Four years ago, when Bush spent spring being kicked in the shins by Buchanan in the GOP primaries and being hamstrung by the unannounced independent, Perot, he wound up getting the lowest November vote share of any incumbent since 1912. That 37.5% in the record books is almost never talked about--probably because most observers think it was (a) a fluke, (b) the personal failure of Bush or (c) both of the above. Suppose, however, it was actually (d) the unraveling of the two-party system? House Speaker Newt Gingrich (R-Ga.) said right after the 1994 congressional elections that if the GOP failed, there would be a new third party. Maybe that was a better prediction than those he made a few weeks later, about a Republican revolution stretching two decades into the 21st century.

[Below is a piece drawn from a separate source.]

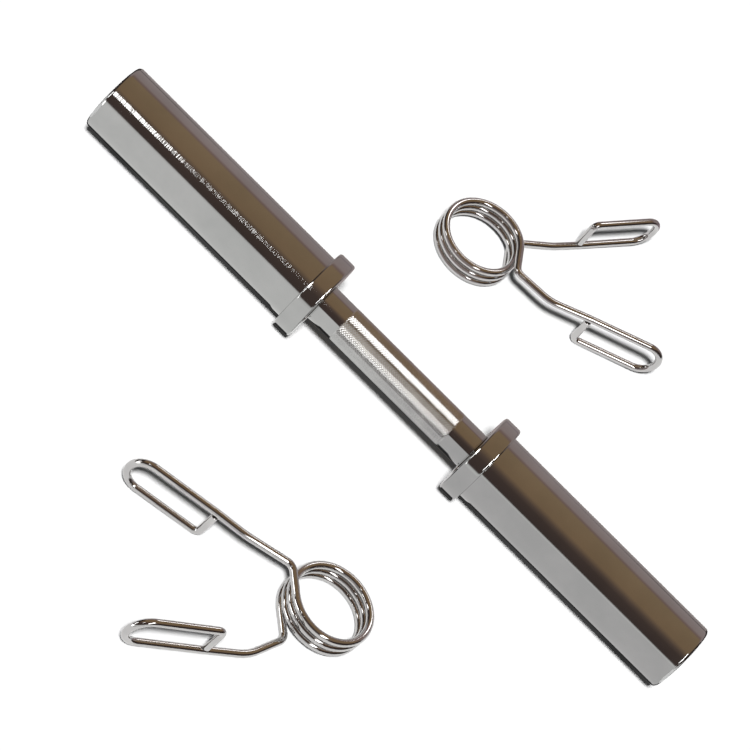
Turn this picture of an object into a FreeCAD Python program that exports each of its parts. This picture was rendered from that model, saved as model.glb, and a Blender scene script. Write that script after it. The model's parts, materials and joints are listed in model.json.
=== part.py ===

There's another little statistic left over from 1992 that observers also decided wasn't relevant: how 29% of self-identified GOP voters told exit pollsters that they had voted for Clinton or Perot--confirming the largest rank-and-file Republican disaffection since Gallup invented polling in the 1930s.

Now that Senate Majority Leader Bob Dole is repeating the Bush three-step of 1992--being trod on by Buchanan, cut in on by Perot and maybe back-flipped by Clinton--it's fair to ask how he's doing with the rest of Bush's 1992 dance program. Is he now watching the GOP presidential coalition run off with somebody else?

Indeed, the same farewell scenes could be in the script. Recent polls show 15%-18% of self-identified Republicans now plan to vote for Clinton against Dole. In a three-way race, 15%-17% say they'll back Perot. And some 15%-20% of Republicans call themselves Buchanan supporters. In California, 2% of Republicans even chose Nader in a four-way race.

Under these circumstances, it's easy to imagine a four-way race in which 15% of Republicans back Clinton, 17% vote for Perot and 2% support Nader. That would be 34% of Republicans bolting the ticket, worse than in 1992. Should "Pitchfork Pat" Buchanan decide that he, too, has had it with the Grand Old Plutocracy, it's conceivable that up to 40% of Republicans could splinter off.